Goal of the exercise
Exactly the lines from the one containing "buildBase();" through the one containing "points = [vertex.co" must be returned; include both ends and nothing else.
++++++
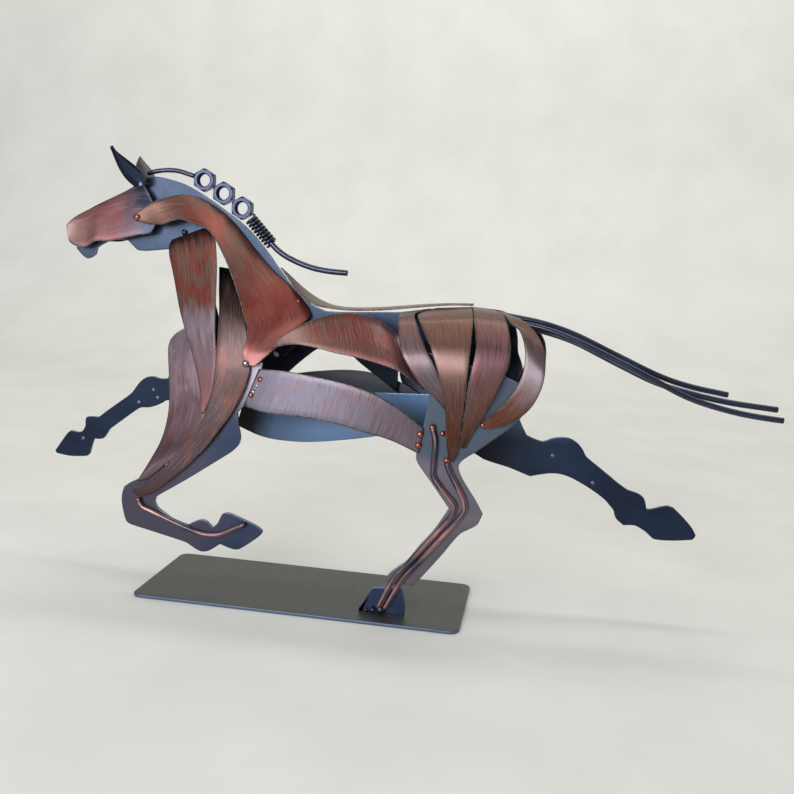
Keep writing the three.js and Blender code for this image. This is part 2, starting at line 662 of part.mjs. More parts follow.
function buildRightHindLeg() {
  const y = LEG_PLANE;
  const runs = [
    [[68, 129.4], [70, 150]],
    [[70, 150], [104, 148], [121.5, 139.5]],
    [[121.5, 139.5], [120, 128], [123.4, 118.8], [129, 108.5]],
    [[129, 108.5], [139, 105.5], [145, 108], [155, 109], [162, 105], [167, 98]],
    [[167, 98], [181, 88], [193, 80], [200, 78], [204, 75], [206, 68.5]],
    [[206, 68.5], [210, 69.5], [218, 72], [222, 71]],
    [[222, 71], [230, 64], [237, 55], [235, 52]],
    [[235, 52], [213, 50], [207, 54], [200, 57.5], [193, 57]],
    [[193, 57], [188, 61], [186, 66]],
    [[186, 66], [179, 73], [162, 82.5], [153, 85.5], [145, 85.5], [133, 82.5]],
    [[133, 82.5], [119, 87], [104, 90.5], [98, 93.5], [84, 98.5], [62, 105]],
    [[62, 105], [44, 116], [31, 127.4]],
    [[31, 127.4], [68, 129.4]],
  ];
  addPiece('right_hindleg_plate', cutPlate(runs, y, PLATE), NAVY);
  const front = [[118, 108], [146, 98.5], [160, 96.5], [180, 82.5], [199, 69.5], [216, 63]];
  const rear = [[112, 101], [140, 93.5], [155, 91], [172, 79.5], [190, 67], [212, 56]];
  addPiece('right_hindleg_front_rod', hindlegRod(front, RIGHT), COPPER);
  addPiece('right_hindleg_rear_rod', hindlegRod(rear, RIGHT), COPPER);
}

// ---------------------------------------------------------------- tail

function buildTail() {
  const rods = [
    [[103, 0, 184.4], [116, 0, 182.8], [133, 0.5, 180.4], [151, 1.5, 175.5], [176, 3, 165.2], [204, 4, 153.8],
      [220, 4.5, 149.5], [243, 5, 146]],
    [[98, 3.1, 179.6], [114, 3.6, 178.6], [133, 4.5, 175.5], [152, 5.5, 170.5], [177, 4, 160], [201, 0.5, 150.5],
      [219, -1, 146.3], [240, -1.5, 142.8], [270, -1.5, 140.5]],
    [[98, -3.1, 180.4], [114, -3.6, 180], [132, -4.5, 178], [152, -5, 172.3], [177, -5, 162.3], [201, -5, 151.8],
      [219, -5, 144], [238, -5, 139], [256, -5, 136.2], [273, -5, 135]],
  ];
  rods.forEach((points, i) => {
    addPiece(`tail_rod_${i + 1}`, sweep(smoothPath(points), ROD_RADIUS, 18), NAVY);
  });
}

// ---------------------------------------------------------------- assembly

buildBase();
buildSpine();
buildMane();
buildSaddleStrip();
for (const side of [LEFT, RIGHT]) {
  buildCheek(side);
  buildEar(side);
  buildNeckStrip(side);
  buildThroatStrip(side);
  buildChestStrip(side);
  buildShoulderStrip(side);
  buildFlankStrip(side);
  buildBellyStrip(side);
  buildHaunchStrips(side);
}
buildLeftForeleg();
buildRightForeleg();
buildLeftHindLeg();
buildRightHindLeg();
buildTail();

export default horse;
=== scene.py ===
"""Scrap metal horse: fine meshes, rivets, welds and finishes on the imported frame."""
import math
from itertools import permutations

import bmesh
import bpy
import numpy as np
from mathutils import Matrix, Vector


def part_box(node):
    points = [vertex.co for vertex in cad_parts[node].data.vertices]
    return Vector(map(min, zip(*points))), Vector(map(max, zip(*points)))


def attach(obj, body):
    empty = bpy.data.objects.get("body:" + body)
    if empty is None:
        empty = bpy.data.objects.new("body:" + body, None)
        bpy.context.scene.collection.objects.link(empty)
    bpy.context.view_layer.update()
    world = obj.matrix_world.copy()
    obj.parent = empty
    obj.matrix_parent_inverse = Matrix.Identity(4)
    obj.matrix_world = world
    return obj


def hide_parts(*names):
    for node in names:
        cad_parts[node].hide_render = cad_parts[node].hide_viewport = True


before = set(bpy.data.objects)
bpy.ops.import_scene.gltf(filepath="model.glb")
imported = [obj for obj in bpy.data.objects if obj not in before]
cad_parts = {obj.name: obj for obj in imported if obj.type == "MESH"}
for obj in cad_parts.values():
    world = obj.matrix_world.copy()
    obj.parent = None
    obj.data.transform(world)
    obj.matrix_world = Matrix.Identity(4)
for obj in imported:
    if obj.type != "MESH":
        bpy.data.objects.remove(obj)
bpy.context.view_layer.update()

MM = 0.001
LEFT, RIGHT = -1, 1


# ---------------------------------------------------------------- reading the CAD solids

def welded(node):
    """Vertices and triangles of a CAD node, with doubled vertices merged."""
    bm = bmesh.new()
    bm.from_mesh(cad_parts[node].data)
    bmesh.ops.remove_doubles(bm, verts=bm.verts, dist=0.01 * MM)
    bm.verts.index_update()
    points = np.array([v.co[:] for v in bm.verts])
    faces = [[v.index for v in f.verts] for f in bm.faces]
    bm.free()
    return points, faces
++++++
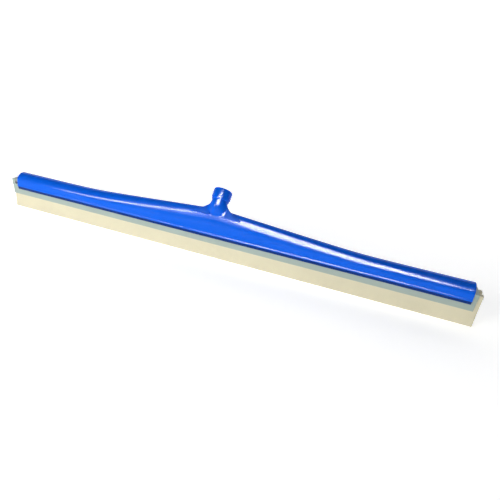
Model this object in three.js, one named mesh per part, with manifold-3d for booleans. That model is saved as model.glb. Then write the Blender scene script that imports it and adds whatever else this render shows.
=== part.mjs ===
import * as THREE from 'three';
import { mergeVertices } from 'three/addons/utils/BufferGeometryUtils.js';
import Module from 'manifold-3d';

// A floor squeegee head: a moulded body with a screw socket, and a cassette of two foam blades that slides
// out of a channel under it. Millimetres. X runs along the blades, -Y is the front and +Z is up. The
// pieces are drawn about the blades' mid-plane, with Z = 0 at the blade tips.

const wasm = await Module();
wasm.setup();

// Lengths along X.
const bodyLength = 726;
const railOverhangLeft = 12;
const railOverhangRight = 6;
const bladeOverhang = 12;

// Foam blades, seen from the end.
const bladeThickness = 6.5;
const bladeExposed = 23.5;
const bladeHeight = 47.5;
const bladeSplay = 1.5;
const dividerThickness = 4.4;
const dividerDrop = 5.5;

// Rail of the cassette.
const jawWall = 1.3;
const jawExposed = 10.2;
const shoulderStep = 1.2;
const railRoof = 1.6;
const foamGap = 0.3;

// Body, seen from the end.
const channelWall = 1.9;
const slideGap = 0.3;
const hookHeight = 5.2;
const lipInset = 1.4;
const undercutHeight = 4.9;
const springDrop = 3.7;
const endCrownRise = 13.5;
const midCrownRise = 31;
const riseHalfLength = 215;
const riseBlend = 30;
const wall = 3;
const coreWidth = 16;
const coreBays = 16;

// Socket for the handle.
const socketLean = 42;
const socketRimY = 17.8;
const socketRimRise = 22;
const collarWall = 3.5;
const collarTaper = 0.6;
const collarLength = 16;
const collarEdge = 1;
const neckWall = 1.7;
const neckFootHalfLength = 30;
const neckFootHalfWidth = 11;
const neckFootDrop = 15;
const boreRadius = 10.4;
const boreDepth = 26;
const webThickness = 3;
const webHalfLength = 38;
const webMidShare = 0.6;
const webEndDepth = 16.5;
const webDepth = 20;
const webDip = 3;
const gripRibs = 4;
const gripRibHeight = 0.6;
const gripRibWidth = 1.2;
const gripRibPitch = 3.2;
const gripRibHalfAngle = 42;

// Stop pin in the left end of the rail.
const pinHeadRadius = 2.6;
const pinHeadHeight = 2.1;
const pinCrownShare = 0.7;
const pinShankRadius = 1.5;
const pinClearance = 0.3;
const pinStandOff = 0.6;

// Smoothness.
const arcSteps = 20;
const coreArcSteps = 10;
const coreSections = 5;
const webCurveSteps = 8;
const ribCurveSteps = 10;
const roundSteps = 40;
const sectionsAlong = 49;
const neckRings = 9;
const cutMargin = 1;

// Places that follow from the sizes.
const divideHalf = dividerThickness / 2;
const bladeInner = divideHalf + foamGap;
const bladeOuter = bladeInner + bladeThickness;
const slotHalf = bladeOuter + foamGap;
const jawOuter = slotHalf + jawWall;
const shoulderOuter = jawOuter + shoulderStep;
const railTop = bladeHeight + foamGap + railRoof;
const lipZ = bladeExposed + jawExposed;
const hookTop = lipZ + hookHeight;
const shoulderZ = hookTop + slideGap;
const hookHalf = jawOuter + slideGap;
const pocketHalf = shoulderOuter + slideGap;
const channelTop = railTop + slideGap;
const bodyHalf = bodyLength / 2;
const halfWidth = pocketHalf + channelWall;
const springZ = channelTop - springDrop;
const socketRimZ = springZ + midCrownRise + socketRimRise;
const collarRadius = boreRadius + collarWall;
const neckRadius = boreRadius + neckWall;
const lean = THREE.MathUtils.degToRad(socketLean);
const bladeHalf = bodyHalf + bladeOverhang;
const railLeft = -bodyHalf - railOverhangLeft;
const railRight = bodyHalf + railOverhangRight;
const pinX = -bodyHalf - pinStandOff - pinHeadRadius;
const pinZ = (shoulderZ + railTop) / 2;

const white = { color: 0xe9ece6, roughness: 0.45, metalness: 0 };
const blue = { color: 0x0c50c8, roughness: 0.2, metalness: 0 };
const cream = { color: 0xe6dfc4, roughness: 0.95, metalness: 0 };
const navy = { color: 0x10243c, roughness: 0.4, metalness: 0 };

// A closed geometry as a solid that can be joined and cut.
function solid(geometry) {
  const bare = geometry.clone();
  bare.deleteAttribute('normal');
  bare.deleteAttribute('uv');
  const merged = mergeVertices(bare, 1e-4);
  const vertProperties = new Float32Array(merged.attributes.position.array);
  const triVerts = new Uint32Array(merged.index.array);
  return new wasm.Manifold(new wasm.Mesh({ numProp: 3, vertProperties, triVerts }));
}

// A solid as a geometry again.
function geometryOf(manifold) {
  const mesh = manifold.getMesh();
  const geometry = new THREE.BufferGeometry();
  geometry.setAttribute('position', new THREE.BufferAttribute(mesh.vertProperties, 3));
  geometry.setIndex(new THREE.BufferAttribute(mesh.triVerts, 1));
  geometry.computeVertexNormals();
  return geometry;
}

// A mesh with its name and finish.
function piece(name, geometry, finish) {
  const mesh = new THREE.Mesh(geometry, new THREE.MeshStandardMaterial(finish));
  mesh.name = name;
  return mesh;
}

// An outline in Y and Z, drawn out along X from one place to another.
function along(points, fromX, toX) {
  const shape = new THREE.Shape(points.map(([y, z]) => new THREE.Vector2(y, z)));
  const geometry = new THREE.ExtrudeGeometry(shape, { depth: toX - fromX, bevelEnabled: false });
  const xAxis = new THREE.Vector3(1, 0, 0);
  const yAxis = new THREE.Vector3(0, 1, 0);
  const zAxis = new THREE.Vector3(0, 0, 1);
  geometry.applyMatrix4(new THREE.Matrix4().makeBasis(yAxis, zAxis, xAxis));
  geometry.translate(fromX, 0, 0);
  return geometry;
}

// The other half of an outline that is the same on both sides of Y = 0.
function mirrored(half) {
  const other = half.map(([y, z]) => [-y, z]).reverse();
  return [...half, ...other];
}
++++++
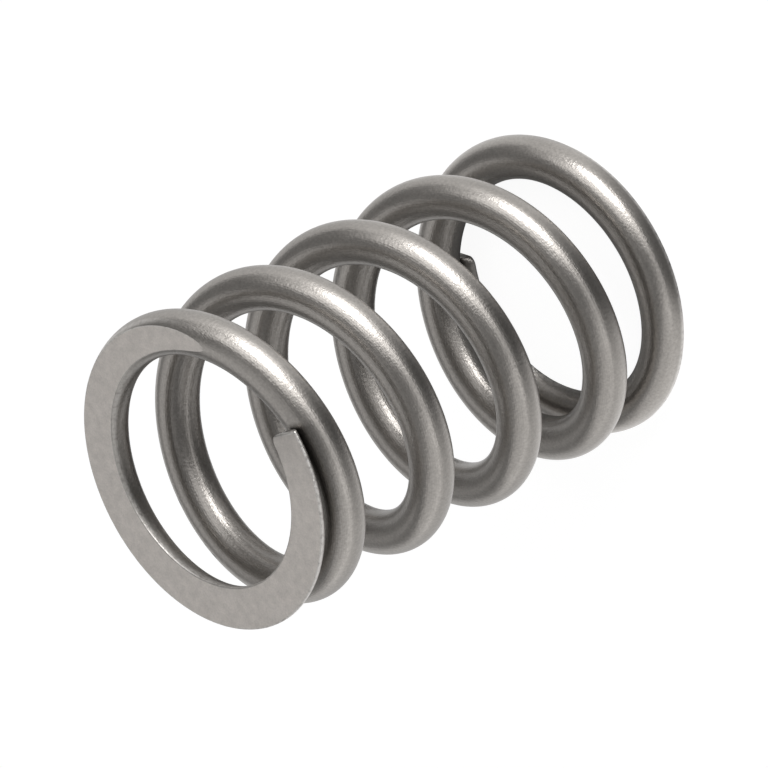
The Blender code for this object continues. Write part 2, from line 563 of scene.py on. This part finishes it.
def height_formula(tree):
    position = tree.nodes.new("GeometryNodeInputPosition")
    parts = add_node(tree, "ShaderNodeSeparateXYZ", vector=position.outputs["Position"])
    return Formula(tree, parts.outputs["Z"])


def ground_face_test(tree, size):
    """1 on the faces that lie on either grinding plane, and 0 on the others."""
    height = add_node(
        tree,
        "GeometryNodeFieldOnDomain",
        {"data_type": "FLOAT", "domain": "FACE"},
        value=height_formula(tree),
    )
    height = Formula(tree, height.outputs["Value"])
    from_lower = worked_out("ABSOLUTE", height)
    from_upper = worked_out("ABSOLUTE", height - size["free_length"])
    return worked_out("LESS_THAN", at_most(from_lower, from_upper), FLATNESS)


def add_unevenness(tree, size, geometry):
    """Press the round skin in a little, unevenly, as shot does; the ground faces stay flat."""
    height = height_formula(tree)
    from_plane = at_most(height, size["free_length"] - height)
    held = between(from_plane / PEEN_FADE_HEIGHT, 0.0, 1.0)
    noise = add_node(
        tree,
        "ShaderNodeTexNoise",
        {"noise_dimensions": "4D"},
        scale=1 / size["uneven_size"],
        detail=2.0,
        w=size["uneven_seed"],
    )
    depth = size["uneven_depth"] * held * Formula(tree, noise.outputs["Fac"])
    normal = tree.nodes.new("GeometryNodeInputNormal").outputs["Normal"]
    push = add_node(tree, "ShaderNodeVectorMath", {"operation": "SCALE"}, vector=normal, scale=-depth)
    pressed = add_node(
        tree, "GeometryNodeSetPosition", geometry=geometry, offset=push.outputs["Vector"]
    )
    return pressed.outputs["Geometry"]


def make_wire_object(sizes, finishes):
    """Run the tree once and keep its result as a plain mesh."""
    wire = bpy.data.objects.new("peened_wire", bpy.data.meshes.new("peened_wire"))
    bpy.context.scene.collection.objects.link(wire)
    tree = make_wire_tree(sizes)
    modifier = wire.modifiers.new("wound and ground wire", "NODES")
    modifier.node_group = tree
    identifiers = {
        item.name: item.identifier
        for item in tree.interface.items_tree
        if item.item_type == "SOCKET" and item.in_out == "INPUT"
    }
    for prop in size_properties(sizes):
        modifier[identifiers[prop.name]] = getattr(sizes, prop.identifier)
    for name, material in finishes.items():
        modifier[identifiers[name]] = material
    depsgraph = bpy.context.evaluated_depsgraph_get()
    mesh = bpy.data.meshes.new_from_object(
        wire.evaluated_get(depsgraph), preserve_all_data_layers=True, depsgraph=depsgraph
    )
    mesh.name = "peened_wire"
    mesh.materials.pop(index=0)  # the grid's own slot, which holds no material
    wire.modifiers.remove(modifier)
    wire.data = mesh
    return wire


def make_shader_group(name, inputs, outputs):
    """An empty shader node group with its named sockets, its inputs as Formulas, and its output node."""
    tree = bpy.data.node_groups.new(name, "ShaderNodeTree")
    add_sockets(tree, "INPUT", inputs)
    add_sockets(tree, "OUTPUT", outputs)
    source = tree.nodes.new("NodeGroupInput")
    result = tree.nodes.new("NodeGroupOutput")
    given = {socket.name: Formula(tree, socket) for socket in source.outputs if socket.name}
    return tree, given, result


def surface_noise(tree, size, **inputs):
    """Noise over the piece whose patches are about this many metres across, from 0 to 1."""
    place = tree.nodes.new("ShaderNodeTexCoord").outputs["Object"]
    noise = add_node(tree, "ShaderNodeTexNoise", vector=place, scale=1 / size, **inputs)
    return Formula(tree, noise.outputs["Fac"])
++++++
Output
buildBase();
buildSpine();
buildMane();
buildSaddleStrip();
for (const side of [LEFT, RIGHT]) {
  buildCheek(side);
  buildEar(side);
  buildNeckStrip(side);
  buildThroatStrip(side);
  buildChestStrip(side);
  buildShoulderStrip(side);
  buildFlankStrip(side);
  buildBellyStrip(side);
  buildHaunchStrips(side);
}
buildLeftForeleg();
buildRightForeleg();
buildLeftHindLeg();
buildRightHindLeg();
buildTail();

export default horse;
=== scene.py ===
"""Scrap metal horse: fine meshes, rivets, welds and finishes on the imported frame."""
import math
from itertools import permutations

import bmesh
import bpy
import numpy as np
from mathutils import Matrix, Vector


def part_box(node):
    points = [vertex.co for vertex in cad_parts[node].data.vertices]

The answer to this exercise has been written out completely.